Ум сопряжен с политикой, с выстраиванием пространства послушания. Политики используют ум для того, чтобы задним числом оправдать те глупости, которые они делают. Философия приучает нас слушать вне горизонта послушания.
Преподаватели философии
Помимо политиков потребность в уме испытывают преподаватели философии. Любой преподаватель — это политик, ибо он нуждается в послушании. Его философия — это учебники по философии. Учебники — это то единственное, что не может тебя укусить, задеть, и одновременно то, что нельзя расшатать и расплавить, то есть нельзя вернуть философии, офилософить.
Пастиш
В любом современном философском тексте можно найти следы другого текста.

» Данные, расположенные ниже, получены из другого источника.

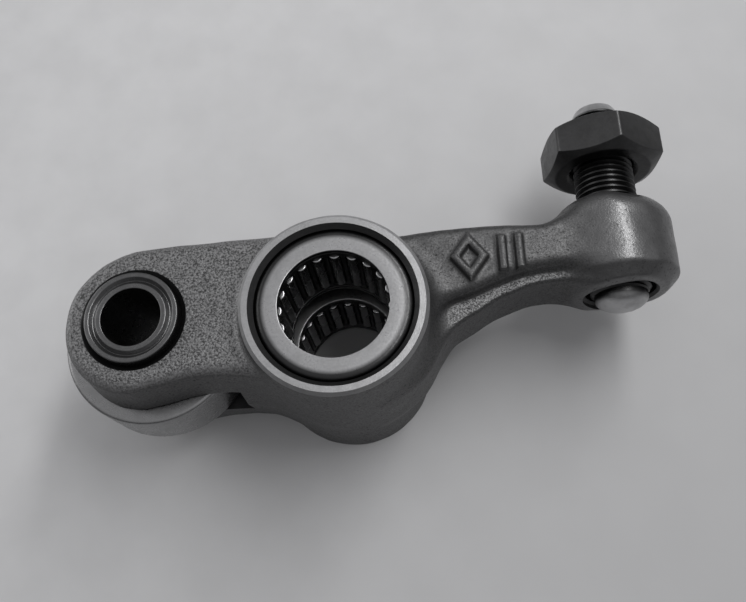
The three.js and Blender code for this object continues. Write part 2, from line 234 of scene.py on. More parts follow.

А это значит, что тождественность текста самому себе не гарантирована авторской подписью. Сен-Симон, присваивая тексты Конта, не разрабатывал стратегию апроприации. А Гегель, которого Шеллинг подозревал в подражании своему стилю, не имел склонности к применению техники палимпсеста. Что бы Гегель не писал, через его тексты проступал не Шеллинг, а Гегель, равно как в текстах Маркса проступал не Фейербах, а Маркс.
Современный философский текст — это лоскутное одеяло, сшитое в апроприативной технике. В нем есть неотмеченные цитаты, пересказы, референции, аллюзии и отмеченные цитаты.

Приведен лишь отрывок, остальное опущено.